As polling expert Nate Silver wrote this week on his popular blog, “The overall [healthcare] package fares poorly not because of concerns about the presence or absence of certain individual measures, but because people are exhausted and turned off by the process and have vague and ill-informed concerns about what the bill would do.”

In many ways, the public will be the unseen third party at Thursday’s event. The presence of television cameras makes it inevitable that Democrats and Republicans will try to position themselves for the nation at large.

By some measures, the public is almost exactly split on the issue. The latest Kaiser Family Foundation tracking poll, released Tuesday, found 43 percent of respondents in favor of healthcare-reform legislation and 43 percent opposed.

Some other results are less favorable to the administration. A Rasmussen survey released this week found 56 percent of respondents opposed to the legislation and 41 percent in favor.

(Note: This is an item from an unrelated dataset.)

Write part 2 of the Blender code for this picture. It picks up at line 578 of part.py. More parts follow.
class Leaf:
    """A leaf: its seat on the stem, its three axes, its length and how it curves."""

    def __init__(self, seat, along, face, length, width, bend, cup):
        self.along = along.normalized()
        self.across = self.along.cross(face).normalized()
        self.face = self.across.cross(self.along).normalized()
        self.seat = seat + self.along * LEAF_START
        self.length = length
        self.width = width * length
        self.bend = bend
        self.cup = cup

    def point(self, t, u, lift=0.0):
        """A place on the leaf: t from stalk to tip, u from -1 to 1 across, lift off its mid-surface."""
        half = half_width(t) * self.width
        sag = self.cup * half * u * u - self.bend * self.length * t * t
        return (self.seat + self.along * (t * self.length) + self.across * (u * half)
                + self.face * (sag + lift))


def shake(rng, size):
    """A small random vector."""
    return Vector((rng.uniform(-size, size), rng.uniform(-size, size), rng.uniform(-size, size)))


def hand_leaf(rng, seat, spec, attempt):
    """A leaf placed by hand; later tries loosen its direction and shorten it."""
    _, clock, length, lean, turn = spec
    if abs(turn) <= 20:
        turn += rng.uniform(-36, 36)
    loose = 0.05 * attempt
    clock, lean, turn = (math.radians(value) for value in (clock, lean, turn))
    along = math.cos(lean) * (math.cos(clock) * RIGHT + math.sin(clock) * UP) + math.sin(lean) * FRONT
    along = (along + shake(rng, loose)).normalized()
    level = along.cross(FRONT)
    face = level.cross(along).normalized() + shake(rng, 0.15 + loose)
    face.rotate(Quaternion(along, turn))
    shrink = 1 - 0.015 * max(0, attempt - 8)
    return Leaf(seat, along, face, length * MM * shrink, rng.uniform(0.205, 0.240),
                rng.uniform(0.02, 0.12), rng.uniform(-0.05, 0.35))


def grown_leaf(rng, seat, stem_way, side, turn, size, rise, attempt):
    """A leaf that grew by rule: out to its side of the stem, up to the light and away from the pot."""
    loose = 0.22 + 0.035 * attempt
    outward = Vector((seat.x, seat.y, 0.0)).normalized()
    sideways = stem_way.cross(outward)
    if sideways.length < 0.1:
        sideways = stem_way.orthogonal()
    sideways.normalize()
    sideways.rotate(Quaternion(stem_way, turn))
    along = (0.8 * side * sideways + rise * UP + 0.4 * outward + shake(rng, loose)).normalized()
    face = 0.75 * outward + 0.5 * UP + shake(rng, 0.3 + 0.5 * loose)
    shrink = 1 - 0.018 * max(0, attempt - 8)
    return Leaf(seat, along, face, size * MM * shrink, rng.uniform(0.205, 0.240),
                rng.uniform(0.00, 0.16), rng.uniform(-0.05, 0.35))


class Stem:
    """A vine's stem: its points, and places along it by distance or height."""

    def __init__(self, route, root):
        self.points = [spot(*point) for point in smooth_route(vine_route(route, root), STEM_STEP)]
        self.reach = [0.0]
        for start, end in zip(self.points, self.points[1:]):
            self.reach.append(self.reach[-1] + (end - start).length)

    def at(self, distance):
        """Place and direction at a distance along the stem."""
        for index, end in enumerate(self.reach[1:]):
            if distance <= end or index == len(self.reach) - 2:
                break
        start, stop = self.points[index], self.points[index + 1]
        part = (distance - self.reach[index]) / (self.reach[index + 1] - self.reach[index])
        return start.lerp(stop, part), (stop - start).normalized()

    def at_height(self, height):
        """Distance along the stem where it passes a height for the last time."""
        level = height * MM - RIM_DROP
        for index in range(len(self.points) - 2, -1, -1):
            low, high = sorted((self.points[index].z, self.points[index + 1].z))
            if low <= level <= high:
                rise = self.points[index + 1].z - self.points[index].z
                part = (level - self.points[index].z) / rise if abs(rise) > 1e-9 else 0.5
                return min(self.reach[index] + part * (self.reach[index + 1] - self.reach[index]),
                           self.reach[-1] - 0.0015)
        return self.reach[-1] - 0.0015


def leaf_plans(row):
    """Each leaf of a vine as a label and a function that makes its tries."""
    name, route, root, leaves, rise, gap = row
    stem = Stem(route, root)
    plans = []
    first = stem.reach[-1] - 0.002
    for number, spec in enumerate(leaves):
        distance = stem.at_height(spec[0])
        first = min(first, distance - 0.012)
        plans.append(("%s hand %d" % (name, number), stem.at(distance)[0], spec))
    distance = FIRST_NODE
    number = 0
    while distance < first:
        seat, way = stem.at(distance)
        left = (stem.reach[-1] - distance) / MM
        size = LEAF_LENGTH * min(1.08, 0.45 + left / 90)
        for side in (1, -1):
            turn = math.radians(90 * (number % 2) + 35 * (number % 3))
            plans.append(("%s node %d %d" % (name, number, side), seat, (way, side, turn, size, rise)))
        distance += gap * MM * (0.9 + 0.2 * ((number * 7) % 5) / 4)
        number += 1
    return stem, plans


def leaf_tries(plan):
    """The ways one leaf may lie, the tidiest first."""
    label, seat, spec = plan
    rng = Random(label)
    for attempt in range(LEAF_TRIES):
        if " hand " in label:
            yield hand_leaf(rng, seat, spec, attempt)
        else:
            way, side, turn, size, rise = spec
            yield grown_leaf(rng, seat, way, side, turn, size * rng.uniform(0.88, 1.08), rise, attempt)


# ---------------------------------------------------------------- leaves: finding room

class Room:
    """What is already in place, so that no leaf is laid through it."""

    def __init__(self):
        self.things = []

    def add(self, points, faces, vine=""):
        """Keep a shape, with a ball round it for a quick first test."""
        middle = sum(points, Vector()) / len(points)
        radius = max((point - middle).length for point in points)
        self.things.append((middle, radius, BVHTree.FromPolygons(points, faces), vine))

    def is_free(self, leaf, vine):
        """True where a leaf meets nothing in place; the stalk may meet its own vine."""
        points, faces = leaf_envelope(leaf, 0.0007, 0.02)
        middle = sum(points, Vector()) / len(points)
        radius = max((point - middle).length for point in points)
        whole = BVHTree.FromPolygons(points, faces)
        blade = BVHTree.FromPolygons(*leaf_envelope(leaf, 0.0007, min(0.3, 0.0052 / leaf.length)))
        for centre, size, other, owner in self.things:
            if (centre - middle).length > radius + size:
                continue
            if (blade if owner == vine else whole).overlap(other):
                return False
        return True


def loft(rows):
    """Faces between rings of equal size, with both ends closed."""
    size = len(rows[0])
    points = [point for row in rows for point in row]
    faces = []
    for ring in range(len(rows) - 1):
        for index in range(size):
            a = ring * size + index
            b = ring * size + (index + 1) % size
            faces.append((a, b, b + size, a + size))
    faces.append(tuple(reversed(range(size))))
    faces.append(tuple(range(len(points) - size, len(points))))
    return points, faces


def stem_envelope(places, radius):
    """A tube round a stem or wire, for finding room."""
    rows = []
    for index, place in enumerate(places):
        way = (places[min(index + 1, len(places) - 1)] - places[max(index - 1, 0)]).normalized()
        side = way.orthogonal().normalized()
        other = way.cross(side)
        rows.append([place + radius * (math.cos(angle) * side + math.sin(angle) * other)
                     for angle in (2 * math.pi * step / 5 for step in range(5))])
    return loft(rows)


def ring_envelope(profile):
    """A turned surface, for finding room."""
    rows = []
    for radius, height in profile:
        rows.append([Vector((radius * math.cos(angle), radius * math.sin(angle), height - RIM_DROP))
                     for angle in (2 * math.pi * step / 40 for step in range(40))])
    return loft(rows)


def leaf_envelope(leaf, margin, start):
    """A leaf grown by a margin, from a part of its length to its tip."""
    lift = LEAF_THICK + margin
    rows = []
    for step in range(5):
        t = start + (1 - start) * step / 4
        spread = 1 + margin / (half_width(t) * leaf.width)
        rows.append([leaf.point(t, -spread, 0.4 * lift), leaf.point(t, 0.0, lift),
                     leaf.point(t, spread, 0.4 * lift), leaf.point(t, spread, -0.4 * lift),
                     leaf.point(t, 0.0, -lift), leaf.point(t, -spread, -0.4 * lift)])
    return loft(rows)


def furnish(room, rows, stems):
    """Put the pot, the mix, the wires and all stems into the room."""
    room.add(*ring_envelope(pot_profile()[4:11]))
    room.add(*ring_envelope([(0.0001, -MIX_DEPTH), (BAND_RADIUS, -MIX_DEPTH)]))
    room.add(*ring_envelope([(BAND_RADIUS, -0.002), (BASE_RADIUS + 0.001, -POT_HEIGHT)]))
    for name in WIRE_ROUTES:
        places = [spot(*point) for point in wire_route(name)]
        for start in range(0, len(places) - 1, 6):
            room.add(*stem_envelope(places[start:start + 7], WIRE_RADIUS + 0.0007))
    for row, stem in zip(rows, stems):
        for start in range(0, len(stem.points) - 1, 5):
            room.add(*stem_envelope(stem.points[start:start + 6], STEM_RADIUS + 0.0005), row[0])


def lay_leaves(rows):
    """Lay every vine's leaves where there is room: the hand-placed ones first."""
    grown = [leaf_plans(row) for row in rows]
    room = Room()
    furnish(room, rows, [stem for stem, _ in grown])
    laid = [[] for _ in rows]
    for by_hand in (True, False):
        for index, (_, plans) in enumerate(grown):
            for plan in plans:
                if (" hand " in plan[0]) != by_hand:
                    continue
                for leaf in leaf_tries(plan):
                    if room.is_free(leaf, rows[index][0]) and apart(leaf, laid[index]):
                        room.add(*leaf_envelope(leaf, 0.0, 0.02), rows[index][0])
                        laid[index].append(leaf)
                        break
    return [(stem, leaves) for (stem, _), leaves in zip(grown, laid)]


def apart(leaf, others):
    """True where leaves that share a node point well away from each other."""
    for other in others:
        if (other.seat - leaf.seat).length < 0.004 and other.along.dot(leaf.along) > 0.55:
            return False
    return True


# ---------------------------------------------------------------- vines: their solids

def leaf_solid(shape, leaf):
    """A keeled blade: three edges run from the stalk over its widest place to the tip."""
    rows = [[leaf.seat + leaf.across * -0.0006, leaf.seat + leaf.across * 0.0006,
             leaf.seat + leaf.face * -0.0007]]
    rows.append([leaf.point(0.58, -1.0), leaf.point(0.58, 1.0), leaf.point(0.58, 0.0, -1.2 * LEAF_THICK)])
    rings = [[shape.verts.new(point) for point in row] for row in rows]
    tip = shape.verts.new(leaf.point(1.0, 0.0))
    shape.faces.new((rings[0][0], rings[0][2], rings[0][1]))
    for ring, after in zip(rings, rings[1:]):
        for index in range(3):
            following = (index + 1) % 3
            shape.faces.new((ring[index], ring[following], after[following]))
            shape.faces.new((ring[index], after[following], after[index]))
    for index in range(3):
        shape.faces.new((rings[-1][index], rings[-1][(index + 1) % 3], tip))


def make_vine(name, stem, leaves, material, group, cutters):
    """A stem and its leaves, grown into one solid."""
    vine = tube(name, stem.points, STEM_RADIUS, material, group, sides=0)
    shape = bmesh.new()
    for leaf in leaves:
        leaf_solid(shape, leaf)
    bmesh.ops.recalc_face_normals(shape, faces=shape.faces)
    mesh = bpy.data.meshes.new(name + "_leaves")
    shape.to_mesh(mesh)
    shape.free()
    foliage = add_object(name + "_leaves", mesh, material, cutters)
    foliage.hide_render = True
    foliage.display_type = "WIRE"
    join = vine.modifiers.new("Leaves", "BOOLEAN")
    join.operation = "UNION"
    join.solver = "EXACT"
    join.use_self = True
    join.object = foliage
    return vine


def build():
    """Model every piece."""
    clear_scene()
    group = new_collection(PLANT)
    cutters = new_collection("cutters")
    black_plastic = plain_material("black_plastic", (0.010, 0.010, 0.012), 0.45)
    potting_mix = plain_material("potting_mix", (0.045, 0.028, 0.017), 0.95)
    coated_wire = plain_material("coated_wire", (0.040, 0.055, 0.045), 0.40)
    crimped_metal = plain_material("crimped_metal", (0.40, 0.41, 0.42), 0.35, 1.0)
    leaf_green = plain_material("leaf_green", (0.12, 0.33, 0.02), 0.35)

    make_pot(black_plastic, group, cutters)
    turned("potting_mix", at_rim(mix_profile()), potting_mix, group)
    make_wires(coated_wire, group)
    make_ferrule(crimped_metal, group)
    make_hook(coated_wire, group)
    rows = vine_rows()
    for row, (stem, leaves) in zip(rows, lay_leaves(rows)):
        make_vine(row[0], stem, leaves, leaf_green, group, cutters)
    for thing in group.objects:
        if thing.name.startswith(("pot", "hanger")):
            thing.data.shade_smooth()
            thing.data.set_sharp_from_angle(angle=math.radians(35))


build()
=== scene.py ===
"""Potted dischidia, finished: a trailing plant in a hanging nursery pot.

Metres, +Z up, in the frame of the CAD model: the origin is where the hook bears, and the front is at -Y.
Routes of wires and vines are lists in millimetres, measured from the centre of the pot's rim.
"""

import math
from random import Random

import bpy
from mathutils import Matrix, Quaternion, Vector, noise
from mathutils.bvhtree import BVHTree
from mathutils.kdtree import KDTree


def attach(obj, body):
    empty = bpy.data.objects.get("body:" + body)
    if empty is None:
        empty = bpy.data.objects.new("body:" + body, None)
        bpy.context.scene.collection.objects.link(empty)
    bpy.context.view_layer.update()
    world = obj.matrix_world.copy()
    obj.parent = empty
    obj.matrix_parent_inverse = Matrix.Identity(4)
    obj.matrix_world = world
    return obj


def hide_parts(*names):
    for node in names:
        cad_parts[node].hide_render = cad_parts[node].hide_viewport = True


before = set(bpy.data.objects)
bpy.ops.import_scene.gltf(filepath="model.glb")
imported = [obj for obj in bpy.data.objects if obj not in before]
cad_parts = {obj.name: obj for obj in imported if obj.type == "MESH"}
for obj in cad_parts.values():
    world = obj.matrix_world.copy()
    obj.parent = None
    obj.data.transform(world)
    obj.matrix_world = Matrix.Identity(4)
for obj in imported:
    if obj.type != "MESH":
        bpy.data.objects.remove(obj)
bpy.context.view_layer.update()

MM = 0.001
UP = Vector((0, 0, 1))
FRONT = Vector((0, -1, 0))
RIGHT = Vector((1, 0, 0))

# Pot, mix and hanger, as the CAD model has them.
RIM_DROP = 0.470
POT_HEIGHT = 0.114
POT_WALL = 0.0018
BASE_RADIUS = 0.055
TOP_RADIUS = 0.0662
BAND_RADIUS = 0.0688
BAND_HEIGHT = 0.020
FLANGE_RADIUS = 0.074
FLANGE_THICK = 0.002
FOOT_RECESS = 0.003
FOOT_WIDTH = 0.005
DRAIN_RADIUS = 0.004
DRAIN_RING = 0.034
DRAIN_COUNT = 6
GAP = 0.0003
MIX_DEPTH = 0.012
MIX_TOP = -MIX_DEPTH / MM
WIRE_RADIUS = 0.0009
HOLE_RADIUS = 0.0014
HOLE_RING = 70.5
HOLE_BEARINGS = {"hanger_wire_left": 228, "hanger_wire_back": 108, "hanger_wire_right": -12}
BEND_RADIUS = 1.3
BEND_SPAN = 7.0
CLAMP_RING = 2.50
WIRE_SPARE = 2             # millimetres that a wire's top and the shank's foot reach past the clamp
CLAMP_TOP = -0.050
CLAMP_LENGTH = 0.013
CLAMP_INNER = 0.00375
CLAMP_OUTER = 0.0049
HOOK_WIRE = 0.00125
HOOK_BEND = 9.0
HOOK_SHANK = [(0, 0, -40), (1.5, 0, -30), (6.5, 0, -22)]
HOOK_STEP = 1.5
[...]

As to Obama’s own efforts on healthcare, the verdict can be even worse. A CBS/New York Times poll released Feb. 11 found that 55 percent of the people surveyed disapproved of the way Obama is handling healthcare, while 35 percent approved.

But as Democrats are quick to point out, many of the individual goals and provisions of their healthcare-reform bills are quite popular.

Some 76 percent of respondents to the latest Kaiser Family Foundation survey believed that it is very important to reform the way health insurance works, by measures such as preventing the exclusion of those with preexisting conditions and eliminating caps on lifetime benefits.

And it is not just Democrats who support insurance reform. About 64 percent of self-described Republicans felt the same way, according to Kaiser.

Other things on which majorities of Democrats, Republicans, and political independents agree include the establishment of exchange marketplaces where individuals can purchase insurance, and the expansion of insurance pools geared to high-risk insurees.

“While the intense debate over healthcare reform has divided the public, it looks like there is bipartisan support on at least some elements of health-reform legislation, and more bipartisan support outside the Beltway than there is inside,” said Kaiser president and CEO Drew Altman on Tuesday.

For many, cost remains a major concern. A Robert Wood Johnson Foundation survey released this week found that 42 percent of respondents said America’s fiscal condition would suffer if the bill passed, compared with 26 percent who said it would get better.

And many Americans are worried about Washington increasing its influence. In the Kaiser survey, 80 percent of those who said they oppose the health bill listed “the legislation gives government too big a role in the health care system” as the major reason for their stance.